On Mon, Jul 25, 2005 at 02:07:19PM +0530, Sandhya wrote:
> Hello,
> 
> Greetings of the day. Please allow me to introduce myself as a member of the
> technical development team at EC-Council. Currently we are finalizing the
> release version of our courseware that prepares aspirants for the
> certification 'Certified Ethical Hacker' as awarded by EC-Council.
> 
> In this context, we would like to seek your permission to include references
> to your tool " hammerhead (Analyzing Tool) " published at website url
> http://packages.debian.org/ as a resource material for the said
> instructional material. This will further enrich the knowledge base shared
> with the students and the intent is solely to disseminate
> knowledge-to-knowledge seekers.
> 
> It would be an honor for us to feature your work here and look forward to
> hearing from you regarding your kind consent.
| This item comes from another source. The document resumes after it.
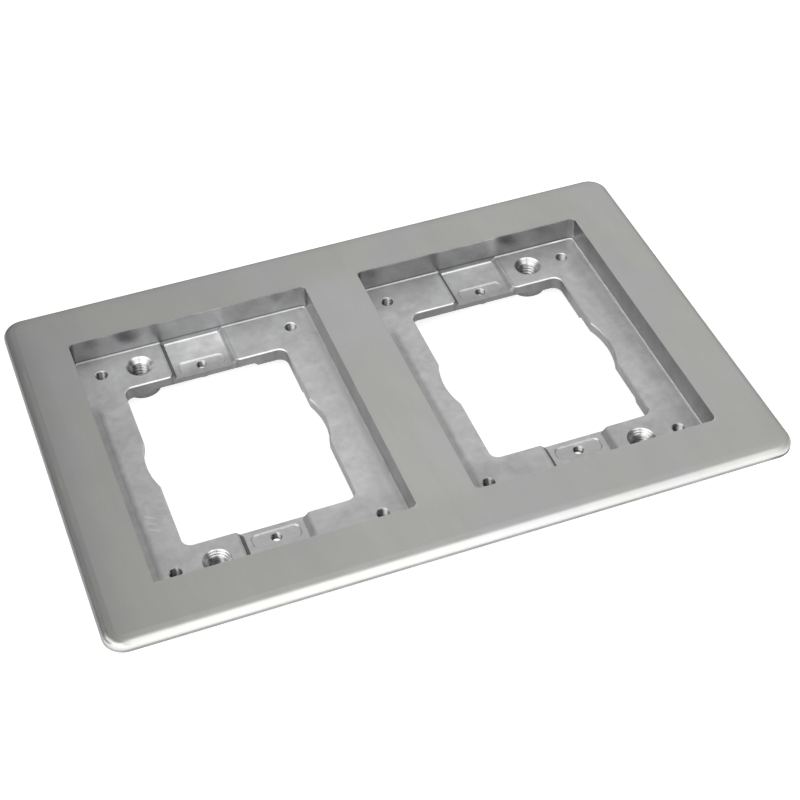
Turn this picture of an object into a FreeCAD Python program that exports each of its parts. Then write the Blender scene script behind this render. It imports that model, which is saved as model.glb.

All due credits will be given
> in the courseware in the research endnotes and if you would like to adhere
> to any specific copyright clause, please do let us know.
> 
> We are committed towards protecting intellectual property and willing to do
> all that it takes to uphold this principle.
> 
> Thank you for your time and consideration.
> Thanks & Regards.
> 
> Sandhya
> sandhya@eccouncil.org
> Research Associate
> International Council of E-Commerce Consultants
> http://www.eccouncil.org

I'm not the copyright holder or the author, just a subscriber to
the debian-user mailing list.  Most of the software distributed
as part of the Debian system is covered by the GNU public licence,
the Lesser GNU public Licence, or another relatively free licence,
ans copyright in these packages is held by a wide variety of individuals
and organisations.  (There are exceptions).  You'll have to look at the
licences that cover the individual packages yourself.  Fortunately,
I believe you will find the licence information in the packages
themselves, as distributed by Debian.  (Someone please correct me
if I am wrong on this.)

The GNU licences allow you to copy the works, make your own modifications,
and republish them under certain restrictions.  Make sure you read
the license information and find out what the restrictions are!

If there's anything else you need to know, make a more specific
request to the copyright holder, or here.  Maybe someone else will
know more than I.

By the way, it's generally considered in poor taste to post a number of
nearly identical messages here.  It looks like spam, even if it isn'e.